» **REQUIRED WORK**: Among the records that follow, find the line with "Write part 5" and the line with "bpy.context.scene.camera = camera". Set down those lines and all lines between them exactly, without adding anything.

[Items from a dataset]
_ _ _ _ _ _ _
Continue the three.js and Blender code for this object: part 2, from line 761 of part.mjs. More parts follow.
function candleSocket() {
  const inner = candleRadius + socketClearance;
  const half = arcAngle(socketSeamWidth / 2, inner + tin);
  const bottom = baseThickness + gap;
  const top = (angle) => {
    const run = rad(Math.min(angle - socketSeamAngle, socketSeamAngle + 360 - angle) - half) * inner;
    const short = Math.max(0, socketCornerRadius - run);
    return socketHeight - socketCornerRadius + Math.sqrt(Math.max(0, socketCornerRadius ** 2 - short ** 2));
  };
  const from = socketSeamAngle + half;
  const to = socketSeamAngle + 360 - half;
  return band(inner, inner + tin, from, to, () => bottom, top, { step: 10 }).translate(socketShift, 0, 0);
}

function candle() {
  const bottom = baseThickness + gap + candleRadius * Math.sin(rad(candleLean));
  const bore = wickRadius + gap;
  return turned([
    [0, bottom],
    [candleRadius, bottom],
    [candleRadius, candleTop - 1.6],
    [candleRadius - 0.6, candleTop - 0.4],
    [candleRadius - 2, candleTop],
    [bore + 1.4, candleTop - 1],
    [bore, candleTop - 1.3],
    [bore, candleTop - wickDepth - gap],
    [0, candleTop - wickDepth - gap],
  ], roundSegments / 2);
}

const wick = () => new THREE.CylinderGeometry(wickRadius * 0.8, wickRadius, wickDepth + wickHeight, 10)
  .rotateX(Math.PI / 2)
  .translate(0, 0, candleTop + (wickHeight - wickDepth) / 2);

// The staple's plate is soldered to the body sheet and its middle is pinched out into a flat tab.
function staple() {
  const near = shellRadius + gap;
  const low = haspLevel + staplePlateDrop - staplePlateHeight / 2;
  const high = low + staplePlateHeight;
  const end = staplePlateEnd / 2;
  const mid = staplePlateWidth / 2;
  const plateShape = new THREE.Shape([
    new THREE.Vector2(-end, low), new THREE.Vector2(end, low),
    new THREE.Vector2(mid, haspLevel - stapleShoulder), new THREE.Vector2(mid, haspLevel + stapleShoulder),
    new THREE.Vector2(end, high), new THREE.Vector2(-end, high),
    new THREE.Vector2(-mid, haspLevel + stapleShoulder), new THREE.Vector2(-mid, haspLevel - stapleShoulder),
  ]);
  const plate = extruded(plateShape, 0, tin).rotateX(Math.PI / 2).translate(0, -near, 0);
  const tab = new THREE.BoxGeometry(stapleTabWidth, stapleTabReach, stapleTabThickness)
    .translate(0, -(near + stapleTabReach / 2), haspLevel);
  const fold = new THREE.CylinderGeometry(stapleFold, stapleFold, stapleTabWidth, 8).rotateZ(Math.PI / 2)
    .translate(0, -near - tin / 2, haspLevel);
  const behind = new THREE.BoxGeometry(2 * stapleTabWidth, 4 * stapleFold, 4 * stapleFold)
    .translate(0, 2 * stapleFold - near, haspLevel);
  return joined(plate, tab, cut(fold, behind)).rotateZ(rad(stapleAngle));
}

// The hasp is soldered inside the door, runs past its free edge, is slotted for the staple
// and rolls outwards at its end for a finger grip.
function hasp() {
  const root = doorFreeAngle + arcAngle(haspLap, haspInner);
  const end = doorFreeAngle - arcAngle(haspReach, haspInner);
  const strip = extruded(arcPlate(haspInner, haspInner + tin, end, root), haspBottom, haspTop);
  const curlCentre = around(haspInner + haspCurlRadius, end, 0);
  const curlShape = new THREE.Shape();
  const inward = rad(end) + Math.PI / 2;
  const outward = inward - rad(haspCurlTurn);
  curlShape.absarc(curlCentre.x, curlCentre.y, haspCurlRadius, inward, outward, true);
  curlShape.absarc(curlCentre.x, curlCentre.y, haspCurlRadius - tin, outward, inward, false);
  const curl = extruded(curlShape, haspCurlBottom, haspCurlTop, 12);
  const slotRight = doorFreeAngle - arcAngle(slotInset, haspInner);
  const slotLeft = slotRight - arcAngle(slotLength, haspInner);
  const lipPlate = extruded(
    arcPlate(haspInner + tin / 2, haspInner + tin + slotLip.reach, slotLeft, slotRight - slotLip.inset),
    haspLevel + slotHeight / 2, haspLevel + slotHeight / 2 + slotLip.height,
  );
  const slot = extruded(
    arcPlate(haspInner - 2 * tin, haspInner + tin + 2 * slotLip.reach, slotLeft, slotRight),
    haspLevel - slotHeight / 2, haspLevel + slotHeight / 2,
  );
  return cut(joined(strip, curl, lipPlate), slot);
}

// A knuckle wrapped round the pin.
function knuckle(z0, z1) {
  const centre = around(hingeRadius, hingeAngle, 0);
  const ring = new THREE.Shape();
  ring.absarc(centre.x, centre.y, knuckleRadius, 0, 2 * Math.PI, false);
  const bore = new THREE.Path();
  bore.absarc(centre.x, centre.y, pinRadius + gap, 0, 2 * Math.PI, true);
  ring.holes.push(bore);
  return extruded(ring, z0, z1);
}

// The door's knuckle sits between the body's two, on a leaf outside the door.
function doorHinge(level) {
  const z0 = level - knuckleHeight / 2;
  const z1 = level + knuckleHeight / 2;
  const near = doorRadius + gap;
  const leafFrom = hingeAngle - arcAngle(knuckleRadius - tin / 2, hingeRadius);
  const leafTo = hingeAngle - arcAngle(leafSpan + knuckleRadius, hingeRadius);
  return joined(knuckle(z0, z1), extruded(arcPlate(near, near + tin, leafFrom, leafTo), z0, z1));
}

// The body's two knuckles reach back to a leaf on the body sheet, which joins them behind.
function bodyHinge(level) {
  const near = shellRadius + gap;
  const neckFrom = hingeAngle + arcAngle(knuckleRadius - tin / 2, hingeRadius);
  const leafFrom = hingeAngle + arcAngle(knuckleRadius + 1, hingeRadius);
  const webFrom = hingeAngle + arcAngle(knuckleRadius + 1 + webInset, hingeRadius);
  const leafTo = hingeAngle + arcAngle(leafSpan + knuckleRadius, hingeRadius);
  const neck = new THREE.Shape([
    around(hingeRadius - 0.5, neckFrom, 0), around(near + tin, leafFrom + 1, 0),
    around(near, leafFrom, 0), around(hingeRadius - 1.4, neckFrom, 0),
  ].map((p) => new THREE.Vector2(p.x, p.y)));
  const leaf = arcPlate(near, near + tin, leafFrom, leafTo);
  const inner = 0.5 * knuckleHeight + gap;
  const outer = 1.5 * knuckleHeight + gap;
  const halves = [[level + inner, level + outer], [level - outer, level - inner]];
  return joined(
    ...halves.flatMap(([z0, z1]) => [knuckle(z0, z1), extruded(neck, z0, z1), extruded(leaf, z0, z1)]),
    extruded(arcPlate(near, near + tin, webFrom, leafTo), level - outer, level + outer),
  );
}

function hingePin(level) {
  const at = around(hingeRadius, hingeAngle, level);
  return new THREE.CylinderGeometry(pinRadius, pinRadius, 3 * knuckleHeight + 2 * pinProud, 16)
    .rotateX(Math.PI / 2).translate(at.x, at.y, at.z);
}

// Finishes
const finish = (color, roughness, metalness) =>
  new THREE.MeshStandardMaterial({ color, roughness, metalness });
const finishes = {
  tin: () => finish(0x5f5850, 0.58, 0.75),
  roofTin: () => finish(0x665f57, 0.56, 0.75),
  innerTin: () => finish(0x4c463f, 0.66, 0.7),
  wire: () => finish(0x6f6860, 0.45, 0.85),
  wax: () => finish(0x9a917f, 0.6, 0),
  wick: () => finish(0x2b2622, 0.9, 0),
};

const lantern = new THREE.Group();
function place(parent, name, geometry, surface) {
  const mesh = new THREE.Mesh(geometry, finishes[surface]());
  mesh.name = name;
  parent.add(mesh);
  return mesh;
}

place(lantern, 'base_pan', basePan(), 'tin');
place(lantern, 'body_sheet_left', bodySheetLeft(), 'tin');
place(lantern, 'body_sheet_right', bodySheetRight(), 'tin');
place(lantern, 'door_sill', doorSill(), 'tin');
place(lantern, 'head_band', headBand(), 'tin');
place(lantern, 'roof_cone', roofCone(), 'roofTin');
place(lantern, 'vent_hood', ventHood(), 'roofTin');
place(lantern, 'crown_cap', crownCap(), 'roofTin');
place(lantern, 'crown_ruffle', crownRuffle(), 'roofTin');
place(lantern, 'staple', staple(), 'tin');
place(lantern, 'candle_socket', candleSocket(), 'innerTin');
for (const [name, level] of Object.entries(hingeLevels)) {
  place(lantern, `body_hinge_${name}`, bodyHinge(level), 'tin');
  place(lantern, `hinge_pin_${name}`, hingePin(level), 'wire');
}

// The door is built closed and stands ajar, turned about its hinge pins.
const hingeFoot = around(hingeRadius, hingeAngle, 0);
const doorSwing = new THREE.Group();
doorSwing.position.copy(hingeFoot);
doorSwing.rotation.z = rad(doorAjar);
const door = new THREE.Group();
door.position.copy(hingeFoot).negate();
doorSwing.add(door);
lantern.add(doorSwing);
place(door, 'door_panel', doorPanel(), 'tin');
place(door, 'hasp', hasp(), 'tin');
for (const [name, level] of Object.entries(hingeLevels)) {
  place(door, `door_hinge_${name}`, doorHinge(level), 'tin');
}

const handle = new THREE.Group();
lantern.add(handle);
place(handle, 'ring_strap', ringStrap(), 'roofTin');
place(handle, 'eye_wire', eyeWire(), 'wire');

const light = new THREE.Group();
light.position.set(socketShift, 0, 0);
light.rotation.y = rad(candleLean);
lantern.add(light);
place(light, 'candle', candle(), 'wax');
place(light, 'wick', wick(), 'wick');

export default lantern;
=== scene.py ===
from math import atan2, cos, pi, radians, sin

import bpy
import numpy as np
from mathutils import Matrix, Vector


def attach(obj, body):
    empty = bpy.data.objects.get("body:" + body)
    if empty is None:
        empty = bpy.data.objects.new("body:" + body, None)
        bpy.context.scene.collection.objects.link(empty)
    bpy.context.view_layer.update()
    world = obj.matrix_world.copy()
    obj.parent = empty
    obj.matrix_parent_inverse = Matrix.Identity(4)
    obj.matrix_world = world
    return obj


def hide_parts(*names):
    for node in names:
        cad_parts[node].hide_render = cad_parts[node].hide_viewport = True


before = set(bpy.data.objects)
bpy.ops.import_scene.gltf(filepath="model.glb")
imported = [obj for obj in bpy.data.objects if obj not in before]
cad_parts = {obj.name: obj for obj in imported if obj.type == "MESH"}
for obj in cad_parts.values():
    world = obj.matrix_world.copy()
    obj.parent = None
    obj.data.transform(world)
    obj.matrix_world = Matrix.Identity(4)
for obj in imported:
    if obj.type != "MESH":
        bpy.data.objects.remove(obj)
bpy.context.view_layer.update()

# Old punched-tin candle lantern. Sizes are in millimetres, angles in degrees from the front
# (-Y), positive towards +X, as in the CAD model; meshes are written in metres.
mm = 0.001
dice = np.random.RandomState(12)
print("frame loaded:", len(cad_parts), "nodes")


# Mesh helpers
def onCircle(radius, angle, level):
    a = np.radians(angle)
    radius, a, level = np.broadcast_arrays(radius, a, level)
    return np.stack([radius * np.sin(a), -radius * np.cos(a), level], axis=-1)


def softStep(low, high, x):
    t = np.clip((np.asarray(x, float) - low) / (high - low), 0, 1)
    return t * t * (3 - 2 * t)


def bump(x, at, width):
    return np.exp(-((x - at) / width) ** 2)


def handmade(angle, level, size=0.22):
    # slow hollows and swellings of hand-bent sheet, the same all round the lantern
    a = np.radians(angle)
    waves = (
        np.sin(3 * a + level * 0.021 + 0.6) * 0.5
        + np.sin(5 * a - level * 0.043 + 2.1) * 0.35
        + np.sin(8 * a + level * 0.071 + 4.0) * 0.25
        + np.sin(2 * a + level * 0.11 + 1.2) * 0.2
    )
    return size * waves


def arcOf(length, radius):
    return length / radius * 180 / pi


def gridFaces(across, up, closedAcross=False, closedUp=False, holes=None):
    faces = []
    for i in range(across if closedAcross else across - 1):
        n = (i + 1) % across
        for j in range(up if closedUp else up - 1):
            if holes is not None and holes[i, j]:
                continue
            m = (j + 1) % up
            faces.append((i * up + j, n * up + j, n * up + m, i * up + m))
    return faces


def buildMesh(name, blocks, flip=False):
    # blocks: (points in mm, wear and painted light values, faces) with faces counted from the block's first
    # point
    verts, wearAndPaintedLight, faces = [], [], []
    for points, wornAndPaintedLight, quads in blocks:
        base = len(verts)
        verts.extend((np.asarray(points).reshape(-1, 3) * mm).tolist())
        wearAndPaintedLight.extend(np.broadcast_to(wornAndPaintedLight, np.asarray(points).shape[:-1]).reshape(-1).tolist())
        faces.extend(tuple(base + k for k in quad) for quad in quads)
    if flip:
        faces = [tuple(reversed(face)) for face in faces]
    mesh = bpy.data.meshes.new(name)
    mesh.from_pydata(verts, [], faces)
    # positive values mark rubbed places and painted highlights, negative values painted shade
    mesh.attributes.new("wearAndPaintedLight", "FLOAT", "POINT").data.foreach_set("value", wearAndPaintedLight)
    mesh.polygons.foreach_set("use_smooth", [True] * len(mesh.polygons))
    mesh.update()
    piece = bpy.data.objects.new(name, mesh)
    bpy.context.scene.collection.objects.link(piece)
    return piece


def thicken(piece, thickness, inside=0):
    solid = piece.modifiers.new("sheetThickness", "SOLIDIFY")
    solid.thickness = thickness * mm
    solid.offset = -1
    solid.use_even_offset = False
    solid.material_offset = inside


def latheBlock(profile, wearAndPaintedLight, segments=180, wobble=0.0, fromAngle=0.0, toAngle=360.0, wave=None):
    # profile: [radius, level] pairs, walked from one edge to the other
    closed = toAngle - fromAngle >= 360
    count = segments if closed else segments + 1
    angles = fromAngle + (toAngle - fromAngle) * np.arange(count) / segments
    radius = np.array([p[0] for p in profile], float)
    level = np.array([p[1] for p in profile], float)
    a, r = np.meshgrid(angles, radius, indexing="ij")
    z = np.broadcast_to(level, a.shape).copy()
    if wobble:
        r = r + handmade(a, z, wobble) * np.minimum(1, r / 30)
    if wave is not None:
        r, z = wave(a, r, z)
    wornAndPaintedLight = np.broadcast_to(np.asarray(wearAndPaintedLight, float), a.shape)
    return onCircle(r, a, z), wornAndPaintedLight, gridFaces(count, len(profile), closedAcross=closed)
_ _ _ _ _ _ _
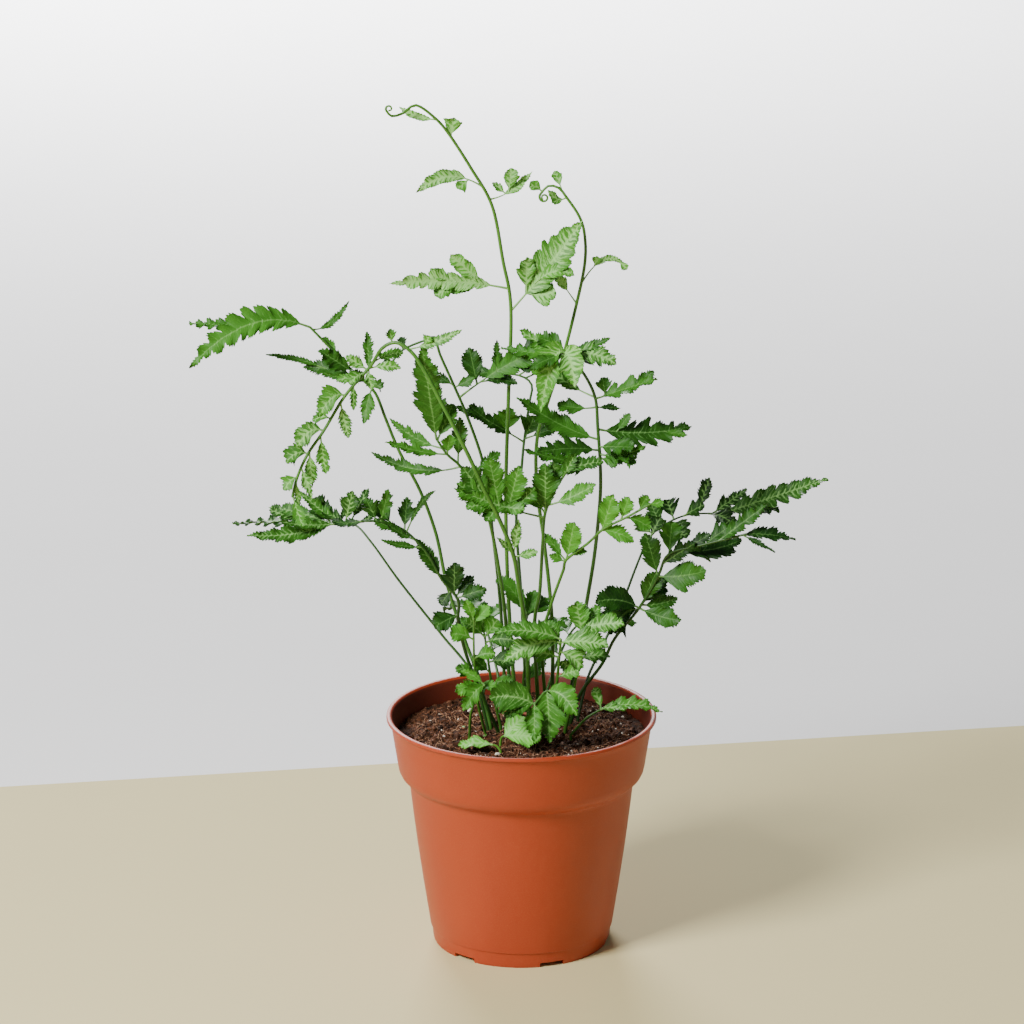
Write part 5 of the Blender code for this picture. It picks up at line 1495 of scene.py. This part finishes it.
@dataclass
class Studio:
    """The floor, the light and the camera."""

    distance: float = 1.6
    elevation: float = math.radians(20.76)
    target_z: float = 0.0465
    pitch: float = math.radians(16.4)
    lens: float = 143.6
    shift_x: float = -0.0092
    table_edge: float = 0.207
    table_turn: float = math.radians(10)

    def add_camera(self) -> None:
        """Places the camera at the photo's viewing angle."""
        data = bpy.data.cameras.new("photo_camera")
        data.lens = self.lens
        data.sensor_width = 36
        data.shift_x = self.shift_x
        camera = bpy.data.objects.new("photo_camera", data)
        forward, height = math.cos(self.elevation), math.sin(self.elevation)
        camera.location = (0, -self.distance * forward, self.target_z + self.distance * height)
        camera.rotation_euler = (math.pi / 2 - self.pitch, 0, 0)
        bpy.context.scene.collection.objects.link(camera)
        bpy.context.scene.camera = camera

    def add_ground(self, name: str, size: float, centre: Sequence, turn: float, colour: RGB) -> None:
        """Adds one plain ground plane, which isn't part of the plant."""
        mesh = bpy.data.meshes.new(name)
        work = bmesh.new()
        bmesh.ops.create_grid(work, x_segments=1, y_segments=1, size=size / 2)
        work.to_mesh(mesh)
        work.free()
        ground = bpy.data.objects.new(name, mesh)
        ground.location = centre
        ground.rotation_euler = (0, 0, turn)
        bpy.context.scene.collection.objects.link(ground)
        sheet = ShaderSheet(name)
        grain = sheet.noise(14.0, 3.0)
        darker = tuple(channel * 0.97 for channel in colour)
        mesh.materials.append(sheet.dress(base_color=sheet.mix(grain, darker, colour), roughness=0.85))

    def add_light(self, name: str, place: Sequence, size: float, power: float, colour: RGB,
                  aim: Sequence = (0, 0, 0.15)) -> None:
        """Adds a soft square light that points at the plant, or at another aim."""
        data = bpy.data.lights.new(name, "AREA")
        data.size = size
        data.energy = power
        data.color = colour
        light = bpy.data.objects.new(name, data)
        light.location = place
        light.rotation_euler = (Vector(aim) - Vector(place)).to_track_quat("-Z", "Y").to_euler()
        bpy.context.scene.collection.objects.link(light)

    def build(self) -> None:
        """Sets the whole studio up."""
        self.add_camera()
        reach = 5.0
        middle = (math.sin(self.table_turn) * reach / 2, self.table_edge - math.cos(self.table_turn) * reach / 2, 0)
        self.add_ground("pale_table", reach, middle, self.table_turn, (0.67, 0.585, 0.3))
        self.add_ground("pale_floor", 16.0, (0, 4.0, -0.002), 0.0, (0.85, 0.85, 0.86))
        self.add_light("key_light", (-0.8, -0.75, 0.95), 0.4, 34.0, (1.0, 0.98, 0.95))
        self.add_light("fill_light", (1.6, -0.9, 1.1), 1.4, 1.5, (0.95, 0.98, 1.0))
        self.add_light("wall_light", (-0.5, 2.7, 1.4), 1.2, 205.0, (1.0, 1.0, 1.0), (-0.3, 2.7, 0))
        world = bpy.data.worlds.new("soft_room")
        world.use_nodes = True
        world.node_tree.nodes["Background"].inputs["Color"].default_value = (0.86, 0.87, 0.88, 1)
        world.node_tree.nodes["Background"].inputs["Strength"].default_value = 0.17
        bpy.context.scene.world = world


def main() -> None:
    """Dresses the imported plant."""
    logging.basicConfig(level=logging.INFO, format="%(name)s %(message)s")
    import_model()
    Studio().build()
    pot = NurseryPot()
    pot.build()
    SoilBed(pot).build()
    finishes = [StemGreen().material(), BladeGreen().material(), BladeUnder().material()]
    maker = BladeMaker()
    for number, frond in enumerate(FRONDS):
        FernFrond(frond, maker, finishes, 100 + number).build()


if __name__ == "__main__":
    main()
_ _ _ _ _ _ _
» **RESULT FOR THIS TASK**:
Write part 5 of the Blender code for this picture. It picks up at line 1495 of scene.py. This part finishes it.
@dataclass
class Studio:
    """The floor, the light and the camera."""

    distance: float = 1.6
    elevation: float = math.radians(20.76)
    target_z: float = 0.0465
    pitch: float = math.radians(16.4)
    lens: float = 143.6
    shift_x: float = -0.0092
    table_edge: float = 0.207
    table_turn: float = math.radians(10)

    def add_camera(self) -> None:
        """Places the camera at the photo's viewing angle."""
        data = bpy.data.cameras.new("photo_camera")
        data.lens = self.lens
        data.sensor_width = 36
        data.shift_x = self.shift_x
        camera = bpy.data.objects.new("photo_camera", data)
        forward, height = math.cos(self.elevation), math.sin(self.elevation)
        camera.location = (0, -self.distance * forward, self.target_z + self.distance * height)
        camera.rotation_euler = (math.pi / 2 - self.pitch, 0, 0)
        bpy.context.scene.collection.objects.link(camera)
        bpy.context.scene.camera = camera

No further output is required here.